Joanne Shiflet, Charles David Carver’s mother, made a decision to distance herself from some of the social media communications when she felt she was getting too many notifications from other victims’ families.

Even so, she knows those families understand better than most what she has grappled with during the past year.

“They’ve had the same meltdowns,” Shiflet said. “The same screaming until you can’t scream anymore. Uncontrollable crying. Even my brothers and nieces, they try to understand, but it’s hard to understand unless you’ve been there.”

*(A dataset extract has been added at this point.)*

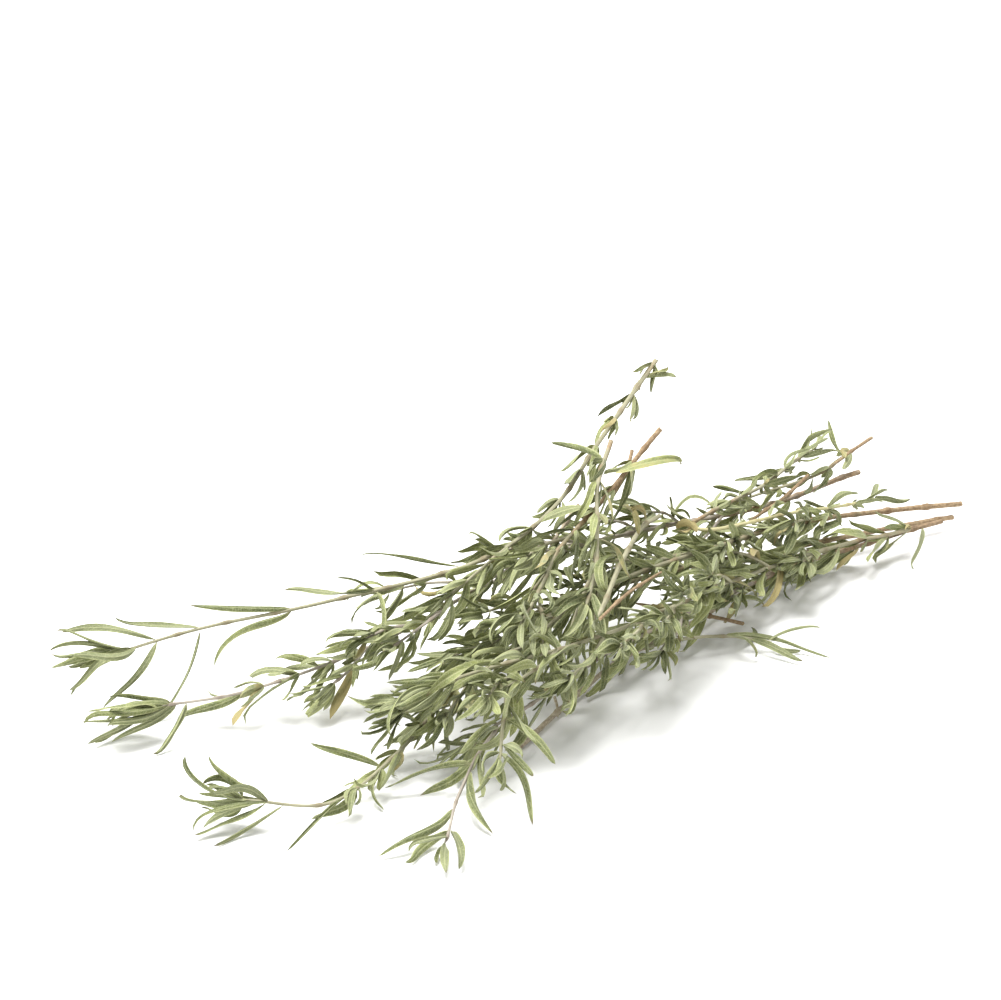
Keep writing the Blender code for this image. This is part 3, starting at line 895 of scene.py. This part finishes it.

Her husband, Jaye, said leaning on others who understand the difficult journey is something precious.

“When you go through something like this,” he said, “you learn who you can trust.”

Katie Carver, Charles David Carver’s younger sister, has two chapters of a graphic novel she was working on with her brother before he died.

So much about their relationship seems unfinished.

It’s been really hard,” she said. “It’s kind of like I’m missing half my personality.”

Now, her brother lives in her memories.

She laughs when thinks about how, when they were both much younger, her brother told her that that the family made spaghetti sauce by draining her blood. The story sent her running away from their mother’s kitchen.

Chuck Carver said he, his wife, Julie, the Shiflets and the rest of his son’s family still have questions about his final days. The family said they feel as though they have a puzzle with its edges complete and its middle missing.

Carver wants a clear “timeline that makes sense” of every moment he can trace. He wants copies of every piece of paper connected to the investigation of his son’s death, not just the documents that were part of the court file when Kohlhepp pleaded guilty.

Tom Lucas, who searched for answers about his son’s death for years, understands the quest that Chuck Carver has undertaken. It is a quest that all the families have been on at one time or another, and that’s part of what keeps them connected.

Lucas has a simple, declarative way of explaining it all.

“You’re in this club you don’t want to be in.”